======== Available records
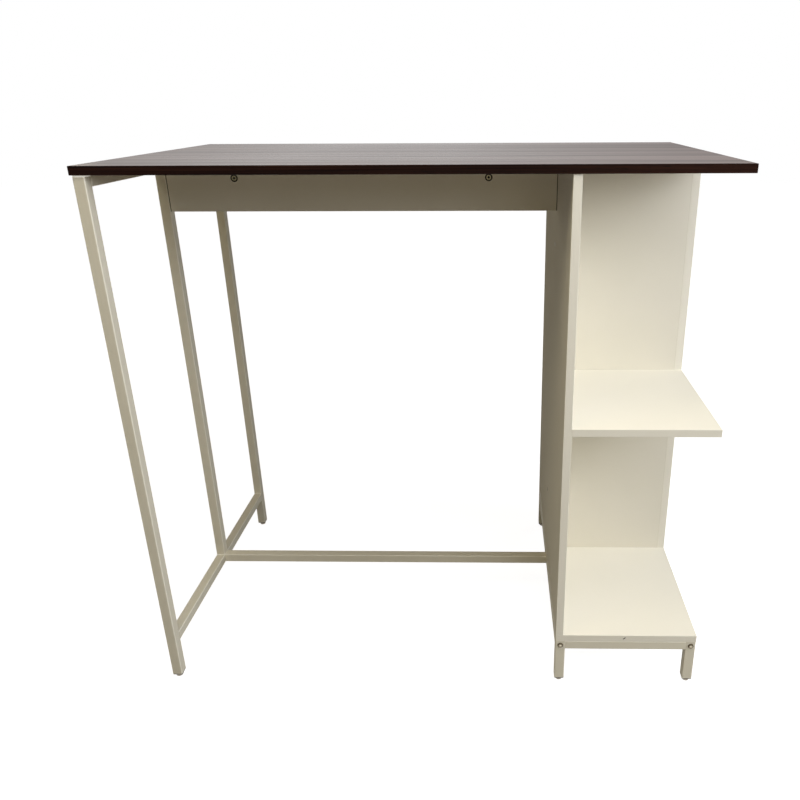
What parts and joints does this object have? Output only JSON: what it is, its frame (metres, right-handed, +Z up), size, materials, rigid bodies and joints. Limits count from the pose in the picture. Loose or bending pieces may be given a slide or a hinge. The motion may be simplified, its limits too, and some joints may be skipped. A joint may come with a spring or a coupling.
{
  "type": "bar table",
  "caption": "High rectangular table with a dark top, an open square-tube leg frame at one end, a two-sided shelf unit at the other, an apron, a stretcher and screw-in levelling feet.",
  "frame": {"origin": "on the floor, straight under the middle of the table top", "axes": "+X along the length, towards the shelf unit; +Y to the back, away from the open side of the front shelf; +Z up"},
  "size_m": [1.1, 0.6, 1.05],
  "materials": {
    "dark_board": "satin dark brown wood-grain laminate on particle board",
    "cream_board": "satin cream melamine on particle board",
    "cream_steel": "satin cream powder coat on mild steel tube",
    "white_plastic": "moulded polyethylene",
    "dark_plastic": "moulded polyethylene",
    "glide_plastic": "translucent moulded nylon",
    "zinc_casting": "die-cast zinc",
    "zinc_steel": "zinc plated",
    "dark_steel": "dark zinc plated",
    "beech": "fluted beech"
  },
  "bodies": {
    "table": {"apron": "cream_board", "apron_cam_bolts": "zinc_steel", "apron_cam_locks": "zinc_casting", "apron_leg_screws": "dark_steel", "base_board_screws": "dark_steel", "base_bolts": "dark_steel", "base_foot_front_left": "cream_steel", "base_foot_front_right": "cream_steel", "base_foot_rear_left": "cream_steel", "base_foot_rear_right": "cream_steel", "base_front_rail": "cream_steel", "base_left_rail": "cream_steel", "base_rear_rail": "cream_steel", "base_right_rail": "cream_steel", "bottom_board": "cream_board", "divider": "cream_board", "end_panel": "cream_board", "foot_inserts": "dark_plastic", "front_shelf": "cream_board", "left_front_leg": "cream_steel", "left_lower_rail": "cream_steel", "left_middle_leg": "cream_steel", "left_rear_leg": "cream_steel", "left_top_rail": "cream_steel", "leg_top_caps": "white_plastic", "panel_cam_bolts": "zinc_steel", "panel_cam_locks": "zinc_casting", "panel_screws": "dark_steel", "rail_end_nuts": "zinc_steel", "rear_shelf": "cream_board", "shelf_cam_bolts": "zinc_steel", "shelf_cam_locks": "zinc_casting", "side_panel": "cream_board", "stretcher": "cream_steel", "stretcher_bolts": "dark_steel", "table_top": "dark_board", "top_rail_screws": "dark_steel", "wood_dowels": "beech"},
    "levelling_foot_left_front": {"glide_left_front": "glide_plastic", "glide_stud_left_front": "zinc_steel"},
    "levelling_foot_left_rear": {"glide_left_rear": "glide_plastic", "glide_stud_left_rear": "zinc_steel"},
    "levelling_foot_unit_front_left": {"glide_unit_front_left": "glide_plastic", "glide_stud_unit_front_left": "zinc_steel"},
    "levelling_foot_unit_front_right": {"glide_unit_front_right": "glide_plastic", "glide_stud_unit_front_right": "zinc_steel"},
    "levelling_foot_unit_rear_left": {"glide_unit_rear_left": "glide_plastic", "glide_stud_unit_rear_left": "zinc_steel"},
    "levelling_foot_unit_rear_right": {"glide_unit_rear_right": "glide_plastic", "glide_stud_unit_rear_right": "zinc_steel"}
  },
  "joints": [
    {"name": "left_front_glide_height", "type": "slide", "parent": "table", "child": "levelling_foot_left_front", "axis": [0, 0, -1], "range_m": [0, 0.008]},
    {"name": "left_rear_glide_height", "type": "slide", "parent": "table", "child": "levelling_foot_left_rear", "axis": [0, 0, -1], "range_m": [0, 0.008]},
    {"name": "unit_front_left_glide_height", "type": "slide", "parent": "table", "child": "levelling_foot_unit_front_left", "axis": [0, 0, -1], "range_m": [0, 0.008]},
    {"name": "unit_front_right_glide_height", "type": "slide", "parent": "table", "child": "levelling_foot_unit_front_right", "axis": [0, 0, -1], "range_m": [0, 0.008]},
    {"name": "unit_rear_left_glide_height", "type": "slide", "parent": "table", "child": "levelling_foot_unit_rear_left", "axis": [0, 0, -1], "range_m": [0, 0.008]},
    {"name": "unit_rear_right_glide_height", "type": "slide", "parent": "table", "child": "levelling_foot_unit_rear_right", "axis": [0, 0, -1], "range_m": [0, 0.008]}
  ]
}
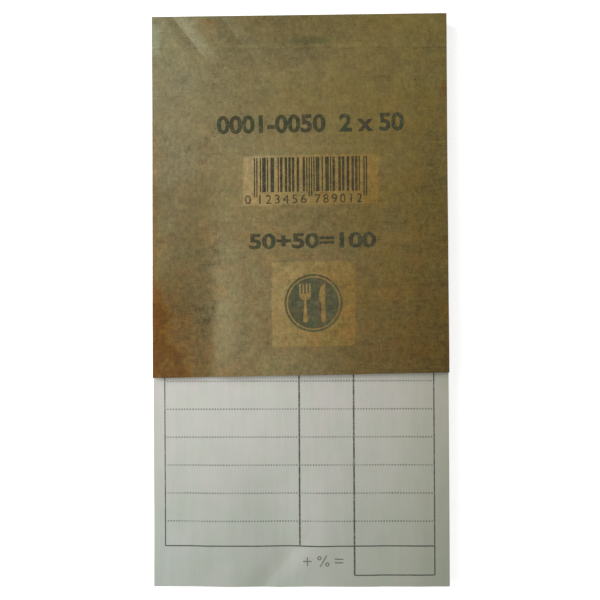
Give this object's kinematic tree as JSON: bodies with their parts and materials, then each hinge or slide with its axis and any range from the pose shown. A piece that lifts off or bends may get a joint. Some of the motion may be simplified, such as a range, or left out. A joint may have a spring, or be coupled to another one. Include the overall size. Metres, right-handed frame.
{
  "type": "guest check pad",
  "caption": "Pocket pad of two-part carbonless check forms with a kraft cover folded over the bound top edge.",
  "frame": {"origin": "middle of the back face, on which the pad lies", "axes": "+X across the pad to the right, +Y up the pad to the bound edge, +Z out of the front cover"},
  "size_m": [0.083, 0.161, 0.01],
  "materials": {
    "kraft": "matt unbleached kraft",
    "chipboard": "matt grey chipboard",
    "original_paper": "matt white form paper",
    "copy_paper": "matt yellow form paper",
    "form_paper": "matt form paper, white and yellow by turns",
    "wire": "bright drawn wire"
  },
  "bodies": {
    "pad": {"cover_wrap": "kraft", "backing_board": "chipboard", "staple": "wire", "stub_01": "form_paper", "stub_02": "form_paper", "stub_03": "form_paper", "set_04": "form_paper", "set_05": "form_paper", "set_06": "form_paper", "set_07": "form_paper", "set_08": "form_paper", "set_09": "form_paper", "set_10": "form_paper", "set_11": "form_paper", "set_12": "form_paper", "set_13": "form_paper", "set_14": "form_paper", "set_15": "form_paper", "set_16": "form_paper", "set_17": "form_paper", "set_18": "form_paper", "set_19": "form_paper", "set_20": "form_paper", "set_21": "form_paper", "set_22": "form_paper", "set_23": "form_paper", "set_24": "form_paper", "set_25": "form_paper", "set_26": "form_paper", "set_27": "form_paper", "set_28": "form_paper", "set_29": "form_paper", "set_30": "form_paper", "set_31": "form_paper", "set_32": "form_paper", "set_33": "form_paper", "set_34": "form_paper", "set_35": "form_paper", "set_36": "form_paper", "set_37": "form_paper", "set_38": "form_paper", "set_39": "form_paper", "set_40": "form_paper", "set_41": "form_paper", "set_42": "form_paper", "set_43": "form_paper", "set_44": "form_paper", "set_45": "form_paper", "set_46": "form_paper", "set_47": "form_paper", "set_48": "form_paper", "set_49": "form_paper", "set_50": "form_paper"},
    "cover": {"cover_flap": "kraft"},
    "copy_leaf_01": {"copy_01": "copy_paper"},
    "original_leaf_01": {"original_01": "original_paper"},
    "copy_leaf_02": {"copy_02": "copy_paper"},
    "original_leaf_02": {"original_02": "original_paper"},
    "copy_leaf_03": {"copy_03": "copy_paper"},
    "original_leaf_03": {"original_03": "original_paper"}
  },
  "joints": [
    {"name": "cover_turn", "type": "hinge", "parent": "pad", "child": "cover", "pos_m": [0, 0.071, 0.0084], "axis": [-1, 0, 0], "range_deg": [0, 170]},
    {"name": "copy_turn_01", "type": "hinge", "parent": "pad", "child": "copy_leaf_01", "pos_m": [0, 0.071, 0.0084], "axis": [-1, 0, 0], "range_deg": [0, 163.2]},
    {"name": "original_tear_off_01", "type": "slide", "parent": "copy_leaf_01", "child": "original_leaf_01", "axis": [0, -1, 0], "range_m": [0, 0.152]},
    {"name": "copy_turn_02", "type": "hinge", "parent": "pad", "child": "copy_leaf_02", "pos_m": [0, 0.071, 0.0084], "axis": [-1, 0, 0], "range_deg": [0, 156.4]},
    {"name": "original_tear_off_02", "type": "slide", "parent": "copy_leaf_02", "child": "original_leaf_02", "axis": [0, -1, 0], "range_m": [0, 0.152]},
    {"name": "copy_turn_03", "type": "hinge", "parent": "pad", "child": "copy_leaf_03", "pos_m": [0, 0.071, 0.0084], "axis": [-1, 0, 0], "range_deg": [0, 149.6]},
    {"name": "original_tear_off_03", "type": "slide", "parent": "copy_leaf_03", "child": "original_leaf_03", "axis": [0, -1, 0], "range_m": [0, 0.152]}
  ],
  "couplings": [
    {"joint": "copy_turn_01", "follows": "cover_turn", "ratio": 0.96},
    {"joint": "copy_turn_02", "follows": "cover_turn", "ratio": 0.92},
    {"joint": "copy_turn_03", "follows": "cover_turn", "ratio": 0.88}
  ]
}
================
Task to carry out: Copy, from the material, each line that holds the string "this".

Written solution:
What parts and joints does this object have? Output only JSON: what it is, its frame (metres, right-handed, +Z up), size, materials, rigid bodies and joints. Limits count from the pose in the picture. Loose or bending pieces may be given a slide or a hinge. The motion may be simplified, its limits too, and some joints may be skipped. A joint may come with a spring or a coupling.
Give this object's kinematic tree as JSON: bodies with their parts and materials, then each hinge or slide with its axis and any range from the pose shown. A piece that lifts off or bends may get a joint. Some of the motion may be simplified, such as a range, or left out. A joint may have a spring, or be coupled to another one. Include the overall size. Metres, right-handed frame.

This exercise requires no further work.